• WORK TO COMPLETE:
Everything from the first line to the line containing "first_finish = 1 + len(TREE_SIZES)" is to be repeated exactly; nothing past it.
** start of DATA PROVIDED **
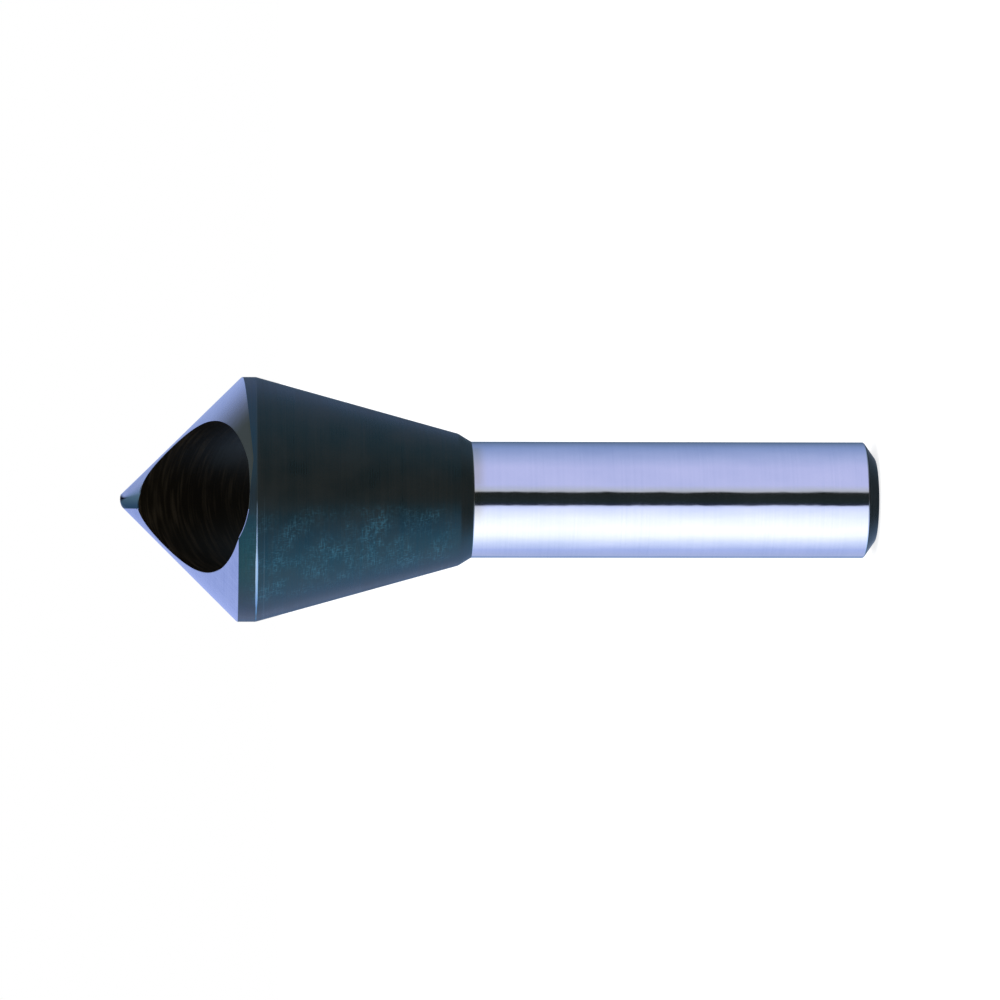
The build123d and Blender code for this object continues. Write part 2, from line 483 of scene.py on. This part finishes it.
def bit_tree(sizes):
    """The tree that turns the outline into the ground and drilled bit."""
    tree = bpy.data.node_groups.new("relieved_bit", "GeometryNodeTree")
    tree.is_modifier = True
    tree.interface.new_socket("Outline", in_out="INPUT", socket_type="NodeSocketGeometry")
    for name in TREE_SIZES:
        label = sizes.bl_rna.properties[name].name
        tree.interface.new_socket(label, in_out="INPUT", socket_type="NodeSocketFloat")
    for maker in FINISHES:
        tree.interface.new_socket(maker.__name__, in_out="INPUT", socket_type="NodeSocketMaterial")
    tree.interface.new_socket("Bit", in_out="OUTPUT", socket_type="NodeSocketGeometry")

    w = Weaver(tree)
    given = w.add("NodeGroupInput").outputs
    size = {name: given[1 + i] for i, name in enumerate(TREE_SIZES)}
    first_finish = 1 + len(TREE_SIZES)

    # A face is on the cone, and one region further for each of these heights that it lies below
    grid, station, turn = swept_grid(w, given[0])
    height = w.parts(station)[2]
    region = w.math("LESS_THAN", height, w.math("SUBTRACT", size["overall_length"], CONE_MARGIN))
    region = w.math("ADD", region, w.math("LESS_THAN", height, size["shank_length"]))
    region = w.math("ADD", region, w.math("LESS_THAN", height, size["end_chamfer_length"]))
    marked = w.add(
        "GeometryNodeStoreNamedAttribute", {"Geometry": grid, "Name": "region", "Value": region},
        data_type="INT", domain="FACE",
    )
    placed = w.add(
        "GeometryNodeSetPosition",
        {"Geometry": marked.outputs[0], "Position": ground_position(w, size, station, turn)},
    )
    welded = w.add("GeometryNodeMergeByDistance", {"Geometry": placed.outputs[0], "Distance": WELD})
    blank = w.add("GeometryNodeFlipFaces", {"Mesh": welded.outputs[0]})

    drilled = w.add("GeometryNodeMeshBoolean", operation="DIFFERENCE", solver="EXACT")
    w.feed(drilled.inputs[0], blank.outputs[0])
    w.feed(drilled.inputs[1], hole_cutter(w, size, blank.outputs[0]))

    # The cone's finish goes on everything first, and each other finish on its own region
    whole = w.add("GeometryNodeRealizeInstances", {"Geometry": drilled.outputs[0]}).outputs[0]
    stored = w.add("GeometryNodeInputNamedAttribute", {"Name": "region"}, data_type="INT")
    for place in range(len(FINISHES)):
        finish = given[first_finish + place]
        painted = w.add("GeometryNodeSetMaterial", {"Geometry": whole, "Material": finish})
        if place != CONE:
            chosen = w.add(
                "FunctionNodeCompare", {"A": stored.outputs[0], "B": place},
                data_type="INT", operation="EQUAL",
            )
            w.feed(painted.inputs["Selection"], chosen.outputs[0])
        whole = painted.outputs[0]
    w.add("NodeGroupOutput", {0: whole})
    return tree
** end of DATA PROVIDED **
• FINAL RESULT:
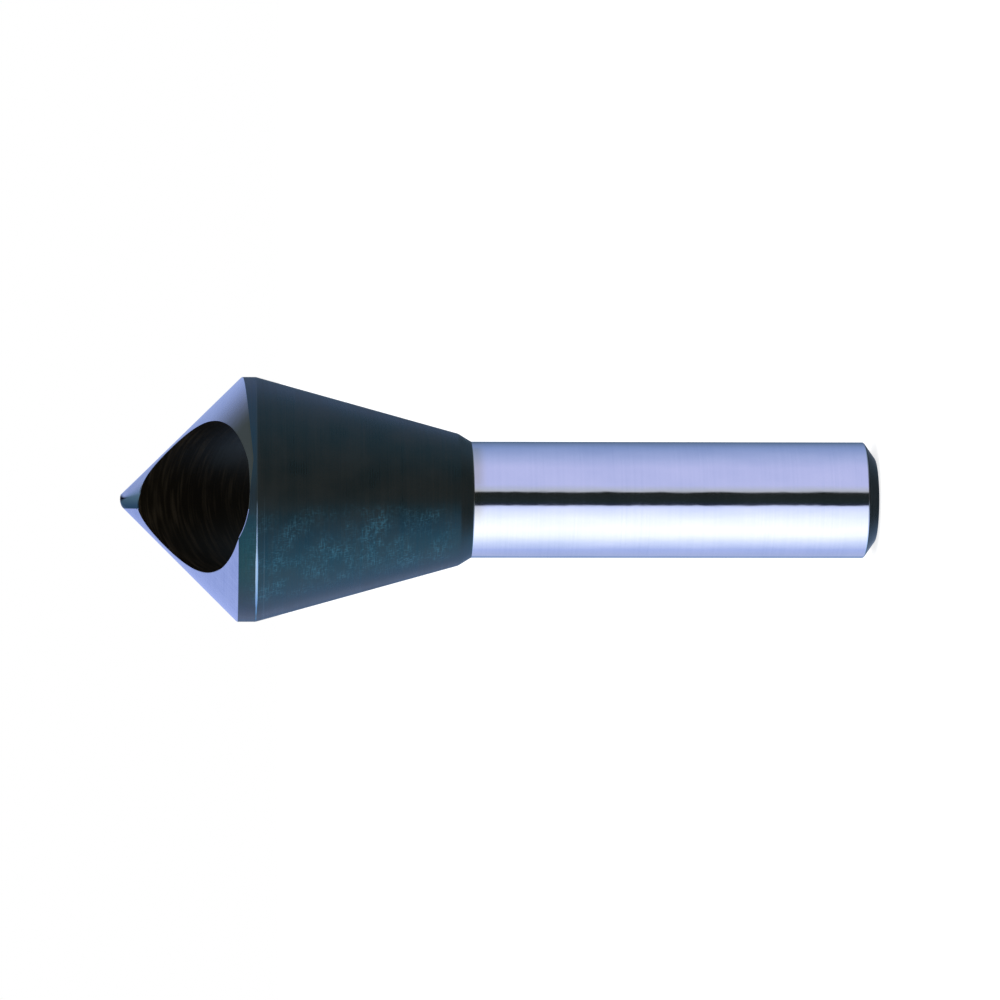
The build123d and Blender code for this object continues. Write part 2, from line 483 of scene.py on. This part finishes it.
def bit_tree(sizes):
    """The tree that turns the outline into the ground and drilled bit."""
    tree = bpy.data.node_groups.new("relieved_bit", "GeometryNodeTree")
    tree.is_modifier = True
    tree.interface.new_socket("Outline", in_out="INPUT", socket_type="NodeSocketGeometry")
    for name in TREE_SIZES:
        label = sizes.bl_rna.properties[name].name
        tree.interface.new_socket(label, in_out="INPUT", socket_type="NodeSocketFloat")
    for maker in FINISHES:
        tree.interface.new_socket(maker.__name__, in_out="INPUT", socket_type="NodeSocketMaterial")
    tree.interface.new_socket("Bit", in_out="OUTPUT", socket_type="NodeSocketGeometry")

    w = Weaver(tree)
    given = w.add("NodeGroupInput").outputs
    size = {name: given[1 + i] for i, name in enumerate(TREE_SIZES)}
    first_finish = 1 + len(TREE_SIZES)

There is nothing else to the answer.